-- Start of DATA EXTRACT --
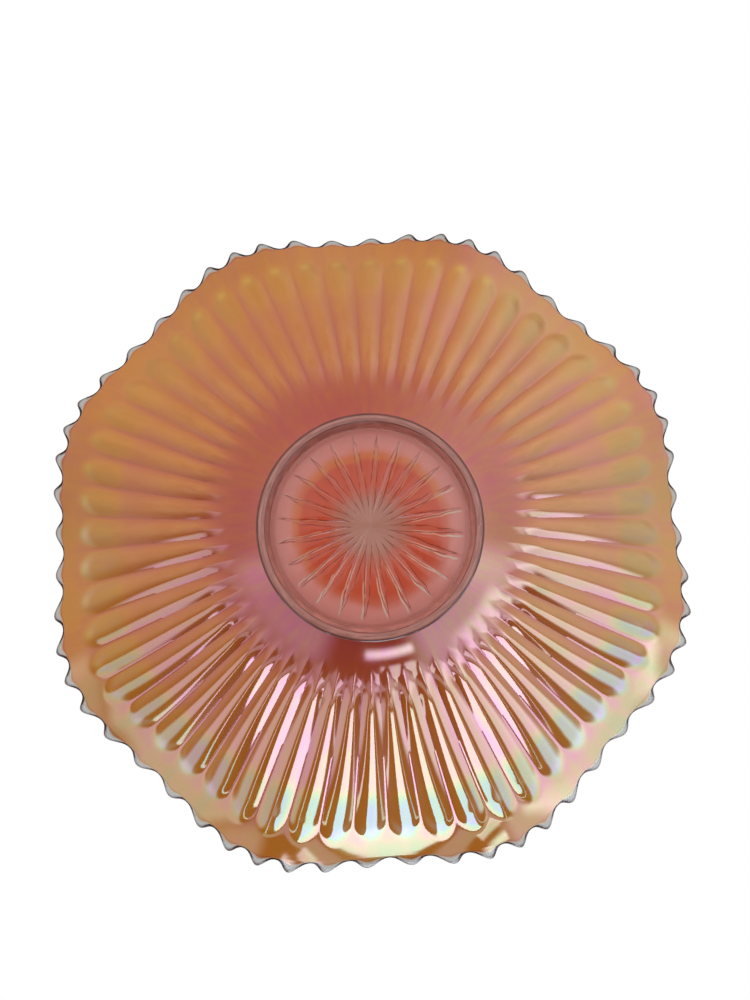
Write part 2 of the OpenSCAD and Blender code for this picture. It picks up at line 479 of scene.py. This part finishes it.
def lustre(tree, shader, colours):
    """Sets a shader to orange glass under a fired-on film that turns pink, cream and green by turns,
    with a painted highlight near the end of each rib.
    """
    place, _, y, _, radius = place_and_radius(tree)
    cloud = tree.noise(place, 22, 3, 0.55)
    drift = tree.noise(place, 9, 2, 0.5)
    uneven = tree.math("ADD", radius, tree.span(drift, 0.3, 0.7, -4 * MM, 4 * MM, False))
    along = tree.add("ShaderNodeVectorMath", {"operation": "NORMALIZE"})
    tree.put(along.inputs[0], place)
    spread = tree.add("ShaderNodeVectorMath", {"operation": "SCALE"}, Scale=9.0)
    tree.put(spread.inputs[0], along.outputs[0])
    streak = tree.noise(spread.outputs[0], 2.2, 3, 0.55)
    body = tree.mix(tree.span(uneven, 36 * MM, 66 * MM), tuple(colours.heart), tuple(colours.middle))
    body = tree.mix(tree.span(uneven, 66 * MM, 104 * MM), body, tuple(colours.edge))
    crest = tree.add("ShaderNodeAttribute", {"attribute_name": "crest"}).outputs["Fac"]
    nose = tree.add("ShaderNodeAttribute", {"attribute_name": "nose"}).outputs["Fac"]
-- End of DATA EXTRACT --
## WHAT TO WORK ON
Repeat the listing exactly, from its first line to its last.

## ANSWER BELOW
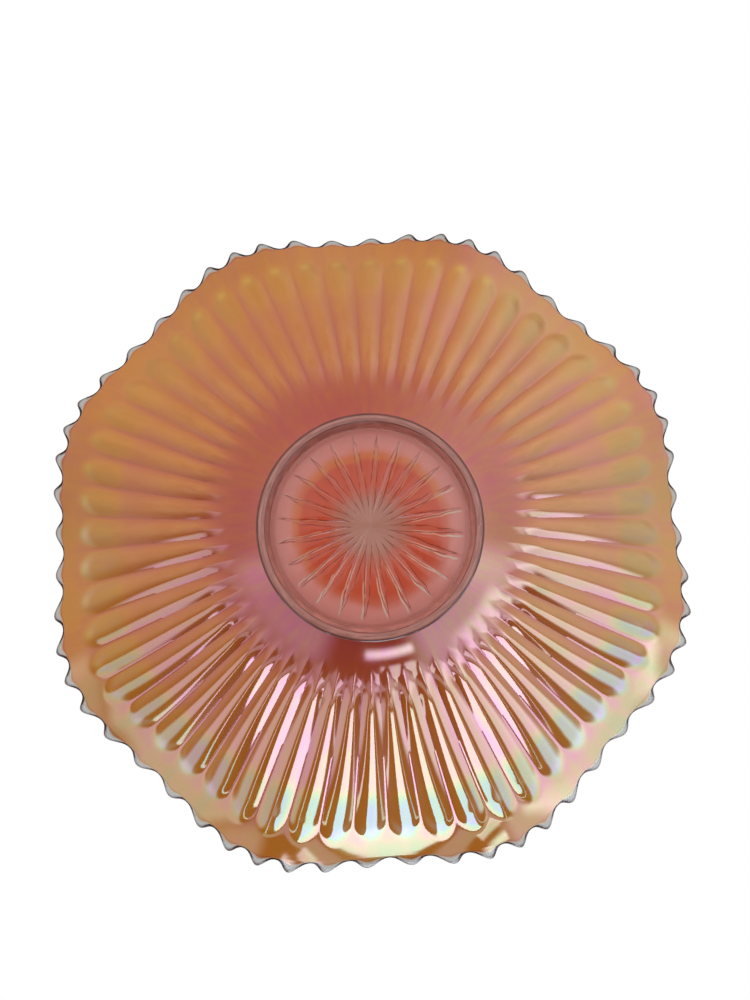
Write part 2 of the OpenSCAD and Blender code for this picture. It picks up at line 479 of scene.py. This part finishes it.
def lustre(tree, shader, colours):
    """Sets a shader to orange glass under a fired-on film that turns pink, cream and green by turns,
    with a painted highlight near the end of each rib.
    """
    place, _, y, _, radius = place_and_radius(tree)
    cloud = tree.noise(place, 22, 3, 0.55)
    drift = tree.noise(place, 9, 2, 0.5)
    uneven = tree.math("ADD", radius, tree.span(drift, 0.3, 0.7, -4 * MM, 4 * MM, False))
    along = tree.add("ShaderNodeVectorMath", {"operation": "NORMALIZE"})
    tree.put(along.inputs[0], place)
    spread = tree.add("ShaderNodeVectorMath", {"operation": "SCALE"}, Scale=9.0)
    tree.put(spread.inputs[0], along.outputs[0])
    streak = tree.noise(spread.outputs[0], 2.2, 3, 0.55)
    body = tree.mix(tree.span(uneven, 36 * MM, 66 * MM), tuple(colours.heart), tuple(colours.middle))
    body = tree.mix(tree.span(uneven, 66 * MM, 104 * MM), body, tuple(colours.edge))
    crest = tree.add("ShaderNodeAttribute", {"attribute_name": "crest"}).outputs["Fac"]
    nose = tree.add("ShaderNodeAttribute", {"attribute_name": "nose"}).outputs["Fac"]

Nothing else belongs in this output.